Rob has installed a 1970s model 302 Windsor engine under the bonnet, a five-speed manual gearbox, a nine-inch diff and four-wheel-disc brakes all round.

‘‘All the interior is changed from the original,’’ he said.

‘‘It’s fitted with a 1949 Ford dashboard fascia.

‘‘The guards are all original and so are the headlights. They are the original stainless steel, they just had a few dents in them.

‘‘It’s got a 1932 grill on it. If you put a ’32 grill on the Model A’s the bonnets don’t fit any more but I cut and trimmed it to make it fit.’’

Parts such as panels on the bottom of the car, the seats, steering wheel and cutting and welding the fuel tank at the front of the car to fit the dashboard in were all carried out in his shed.

He even made his own circuit board box for the taco and speedo which he got out of a 1980 Falcon.

‘‘It’s all time consuming but you can do it,’’ Rob said.

He found some running boards in Castlemaine to add on as well.

One of the few touches to the car which involved other hands was the leather upholstery for the seats which were carried out in Bendigo.

He likes to run the car standard and estimates it has a 300 horsepower capacity and a top speed of 180kmh.



Rob found the car at the 2008 Bendigo Swap Meet.

‘‘It was sitting on a trailer and it was totally dilapidated,’’ he said.

‘‘I was always going to build a hot rod.

‘‘I was at a Show n Shine in Cohuna and I saw one and said ‘I’m going to build one of these things one day’,’’ Rob said.

By the end of the year, he was at Bendigo and he had his car.

‘‘A ute is what I wanted,’’ Rob said.

The 1930 A-model utility was primarily a farm vehicle so it is no surprise Rob’s vehicle hailed from Horsham in the Mallee before eventually finding its way to Coburg.

‘‘The owner was going to restore it himself but found it was going to be too much work so decided to put it up for sale,’’ Rob said.

It was a quick sale too. Rob entered the swap meet at 6am on the first selling day and the A-model was sitting right there on the trailer.

After negotiating the price, Rob even borrowed the trailer the car was sitting on to ferry it away.

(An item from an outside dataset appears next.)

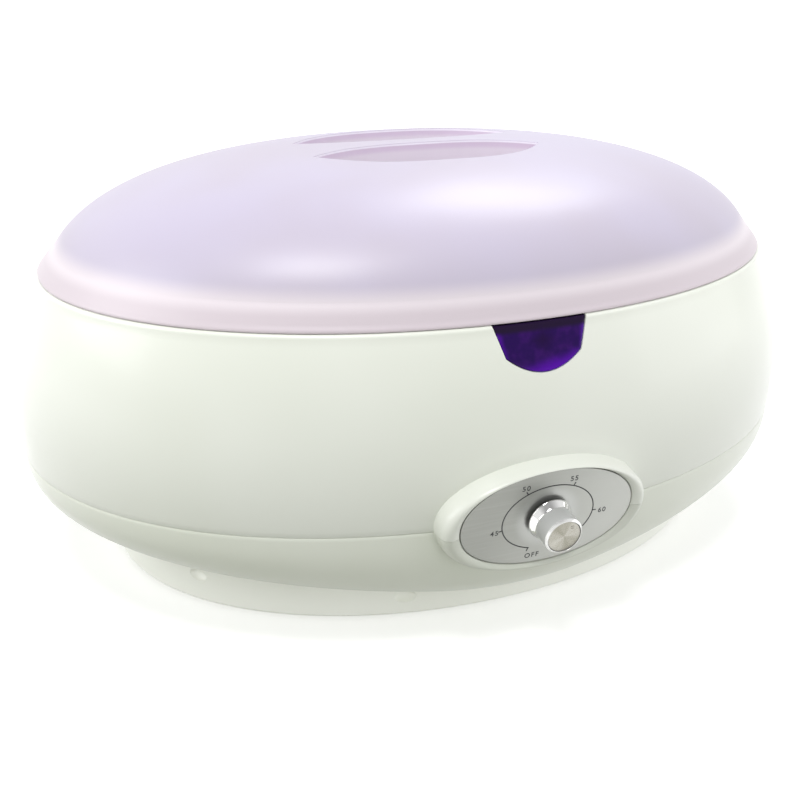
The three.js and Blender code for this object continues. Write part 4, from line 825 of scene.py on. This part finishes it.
def skirt_rings():
    top, foot = ([size * dome_share(SKIRT_TOP) for size in LID_OVAL], [size - SKIRT_INSET for size in EDGE_OVAL])
    for down in np.linspace(0, 1, SKIRT_RINGS)[1:]:
        sizes = [t + (f - t) * down**SKIRT_CURVE for t, f in zip(top, foot)]
        yield ring_towards(sizes, SKIRT_TOP + (SKIRT_FOOT - SKIRT_TOP) * down)
    for oval_sizes, profile in ((EDGE_OVAL, EDGE_PROFILE), (LIP_OVAL, LIP_PROFILE)):
        for inset, height in profile:
            yield ring_towards([size - inset * MM for size in oval_sizes], height * MM)


print("skirt from", round(1000 * SKIRT_TOP, 1), "to", round(1000 * SKIRT_FOOT, 1), "mm")

# %% [markdown]
# The two grids and all the rings go into one mesh. Each loop of corners is joined to the next.


# %% Lid
def lid_mesh():
    corners, faces = [], []

    def cap(inset, flip):
        start = sum(map(len, corners))
        corners.append(np.column_stack([places + (0, MIDDLE_Y), lid_height(*places.T, inset)]))
        faces.extend(tuple(start + i for i in (face[::-1] if flip else face)) for face in grid_faces)
        return [start + i for i in rim]

    def loop(points):
        start = sum(map(len, corners))
        corners.append(points)
        return range(start, start + len(rim))

    loops = [cap(0.0, False), *map(loop, dome_rings(0.0, SKIRT_TOP)), *map(loop, skirt_rings()),
             *map(loop, reversed([*dome_rings(LID_WALL, INNER_FOOT)])), cap(LID_WALL, True)]
    for one, other in zip(loops, loops[1:]):
        faces.extend((one[i - 1], other[i - 1], other[i], one[i]) for i in range(len(rim)))
    return mesh_of("lid_skin", np.concatenate(corners), faces, smooth=40)


show("lid_skin", lid_mesh(), lid_lilac, "lid", "lid", "lid")

# %% [markdown]
# The window is a thin violet pane, flush with the body, its edge rounded and a hair's breadth of gap
# around it. It is almost black in the middle; painted light lies along its foot and sides, where its
# moulded edge gathers light, and painted shadow across its top, with a dark painted wedge below it.
# The pane's profile gives a share of the outline's size and a depth in millimetres.


# %% Window pane
def violet_pane():
    paint = Paint("violet_pane", 0.12, Specular_IOR_Level=0.12)
    x, y, z = paint.axes()
    across = (x - WINDOW_SHIFT) / WINDOW_WIDE
    aside = across.math("ABSOLUTE")
    down = (WINDOW_TOP - z) / (WINDOW_TOP - WINDOW_FOOT)
    cloud = paint.noise(scale=160, detail=3)
    # Painted light along the foot and sides of the pane.
    foot_glow = (down + across * 0.22 + cloud * 0.1).rising(0.72, 1.06)
    side_glow = (aside + down * 0.2 + cloud * 0.06).rising(0.86, 1.04)
    deep = paint.blend((0.018, 0.0, 0.085), (0.035, 0.002, 0.12), cloud.rising(0.4, 0.7))
    lit = paint.blend(deep, (0.10, 0.0, 0.42), foot_glow.math("MAXIMUM", side_glow * 0.8))
    # Painted shadow across the top of the pane.
    shaded = paint.blend(lit, (0.014, 0.004, 0.03), 1 - down.rising(0.1, 0.22))
    # A dark painted wedge of shadow in the middle, below the top.
    wedge = (aside * 1.5 + (down - 0.36).math("ABSOLUTE") * 1.7 + cloud * 0.4).rising(0.1, 0.9)
    return paint.finish(paint.blend((0.014, 0.0, 0.05), shaded, wedge), None,
                        paint.noise(scale=420, detail=1), 0.02 * MM, 0.2)


PANE_PROFILE = [(0.2, 0.1), (0.4, 0.1), (0.6, 0.1), (0.8, 0.1), (0.92, 0.12), (0.97, 0.2), (0.99, 0.35), (1.0, 0.7),
                (1.0, 2.6), (0.8, 2.6), (0.5, 2.6), (0.25, 2.6)]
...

‘‘Just the uniqueness of it,’’ Rob said.

‘‘It’s a very unusual vehicle. I knew it was a rare car as soon as I saw it.

‘‘I’ve been going to swap meets for years and years and had never seen one.

‘‘There’s only a few around that have been restored to their natural state.



There’s no such thing as a perfect car, according to Rob.

‘‘It’s individual taste,’’ he said.

‘‘I’m into old style motoring. I’m not into the latest technical stuff.

‘‘I like Mustangs but I’d never buy one because everyone else buys one.’’

The old adage of ‘they don’t make them like they used to’ seems to apply to Rob.

With his background in motorbikes, he was asked to fix a ‘plastic motorbike’ two years ago but problems with the fuel tank splitting caused more headaches than it was worth.

‘‘I’ll never do another one,’’ he said, preferring to stick with the classics.


The rare 1930 A-model Ford Roadster Utility will be on display at the Rich River Rod and Custom Club’s Family Day on Sunday, March 18 at Moama’s Jack Eddy Oval

Rob will also have three or four of his classic BSA Bantam bikes on show.

The day is the culmination of the club’s Rod Run which has attracted 170 entries so far from 40 different car clubs. Sunday’s family day runs from 10am through to 1.30pm and is a major fundraiser for the Rich River Rod and Custom Club with the bulk of the proceeds going to local charities and school scholarships.